While economic development incentives are broadly used, there are legitimate questions about their efficacy and administration. To gain a better understanding of past and present use of incentives in the City and across the country, the St. Louis Development Corporation (SLDC) commissioned this study.
The report is nearly 200 pages and is quite thorough, the St. Louis Post-Dispatch and NextSTL both wrote very insightful pieces on the report. But, I would start with the full report if you want to know the extent that incentives have been given throughout the city.
Click HERE to download the full report.
I asked Andrew where he got the information included in his tweet on how much taxes the specific De Tonty town homes and apartments project received and he said you can find tax information on a parcel by parcel basis on the city's Geo St. Louis website. This is where you can enter an address and see what property taxes were paid as well as the assessed value.
For instance, if the developer paid taxes for a year when they owned a lot and paid a small amount of taxes, this is what the value stays at for X number of years after the project is completed. Those terms are negotiated between the developer and the city.
Sometimes this tax information is hard to find. Andrew found that when a property is about to be abated, the history is removed from Geo St. Louis so you can't see the amount the city lost. By his best estimation, the city is not even tracking how much they are removing from the tax base. There is no easy way to track the incentives, and from an audit standpoint, this can be risky and untraceable.
The city is not sharing the annual amount it is giving away. It is not being tracked. Andrew has tracked it for a year. The SLDC study claimed the number is around $709M over a 15 year period.
We both agreed that we are not anti-development, and there are cases to be made where TIFs and abatements are successful: think of cash cows like IKEA that will likely pay off the municipal bonds earlier than the the agreed upon term, or historic tax credits that help incentivize preservation of our built environment. These make sense.
But if we're going to move forward we have to do so in a smart, coherent manner. As of now, incentives are managed on a ward by ward basis.
In some wards, a community development corporation (CDC) may be calling the shots; as is the case in the Central West End; but where neighborhoods do not have that resource, it is largely up to the elected alderman to assign these incentives, seemingly on a whim.
Andrew explained that by statute, abatements have to be sponsored by the alderman. A developer can approach the SLDC or the alderman. A bill then gets introduced in the alderman's name, and they have to specifically say "no" if they do not agree with the incentive. Otherwise, it gets introduced to the floor and once it gets to the point, it is hard for it not to pass.
We discussed the lack of process, formula or rubric to fairly qualify and consider incentives and appropriately assign them across the city on a project by project basis. We need a scoring matrix that proves the benefit to the citizens as well as the developer.

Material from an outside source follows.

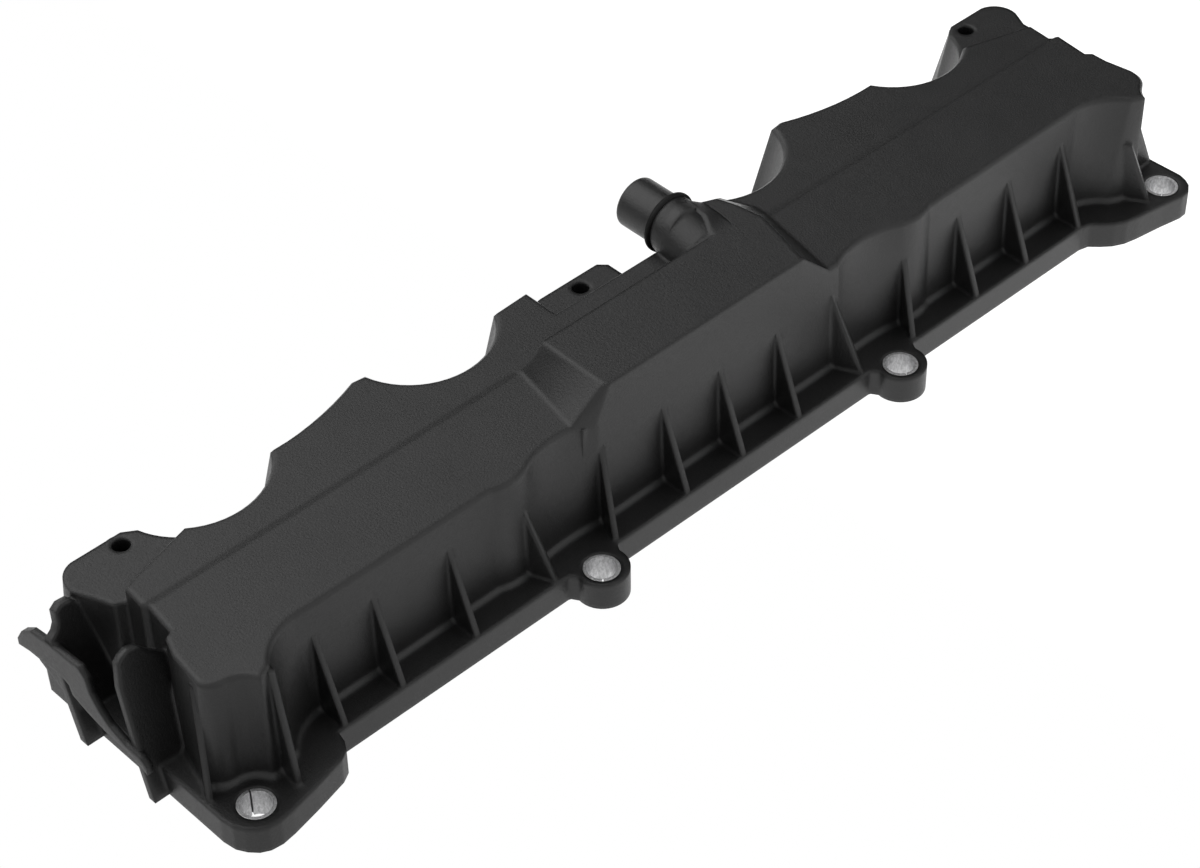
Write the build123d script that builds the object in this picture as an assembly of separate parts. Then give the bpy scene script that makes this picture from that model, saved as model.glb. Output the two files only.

It would be much more transparent and palatable to the citizenry if a formula was in place to remove the subjectivity and relationship aspect. That formula could include important variables like a certain percentage of affordable housing units, minority participation in construction, numbers of jobs it will create to offset the property tax loss, etc.
But it is hard to stomach incentives for a business to pull a musical chairs and move from one part of the city to another, not creating new jobs or services and abandoning another property in another part of town.
We agreed that you don't want to close the door entirely on incentives; clearly there are cases where it is needed, like struggling neighborhoods where there has been no development for years and the infrastructure has rotted or is non-existent.
A compromise seems easy in theory, we just need the political will to make it happen. The great thing is, we both agreed that more people are paying attention to the system. W
e should demand a coherent, streamlined, process-based system. We simply need oversight to help fight cronyism.
We are not alone in this thought, the St. Louis Post-Dispatch wrote an excellent editorial piece making a strong case for a plan:
The plan should also encourage ending a quaint political perk known as “aldermanic courtesy,” which means an alderman doesn’t ask too many questions of a colleague requesting a tax abatement in his ward.
There should be healthy debate and lots of scrutiny about the best way to encourage balanced development. If well-connected homeowners or developers are buying property in healthy or upcoming neighborhoods yet still receiving tax abatements for five or 10 years, aldermen need to be asking why.
The formula has to be transparent and used justly and fairly across the city. People will be okay with that. We need an economic development plan to share the rules and look at the city's needs and what needs to be developed, what corridors are being prioritized for development. That would make it easy to see the marching orders and see the goal. Like if the city had a goal to get rid of 25% of their LRA properties by x year, we'd watch it change. Say for instance if Page Avenue was prioritized as a commercial corridor, we could agree to incentives to bring back some much need services to an underserved population. Incremental change is accepted if it is transparent and rules are followed.
Hopefully as the mayoral debates come to fruition and the aldermanic numbers decrease, this will be part of the discussion. We share the hope that while social justice, race, crime and poverty are huge issues and are the ones that lend themselves to headlines and attention grabbing quotes, we need to keep the tax base system as part of the discussion.
Hopefully people like Andrew will be the ones to keep the discussion going and convince more people like me to take a harder look, do some reading and try to think critically on this important issue.
Hey, nobody wants to pay taxes, my home has historic tax credits that limited the amount of taxes I pay. That will expire soon and my taxes will go up. I'm not happy about that, but I accept it.
I'm just not convinced each and every project needs TIF or abatements. We need a smart, transparent, just formula.
It's hard to believe a ten year tax abatement is necessary in CWE, Shaw or Tower Grove South. The developer needs to fund projects, not the city. The schools need the money. We can't keep giving away the treasury.
I think we'd be a much better city.
I'm hopeful that we can make these much needed changes and we can elect people with the will to execute a plan.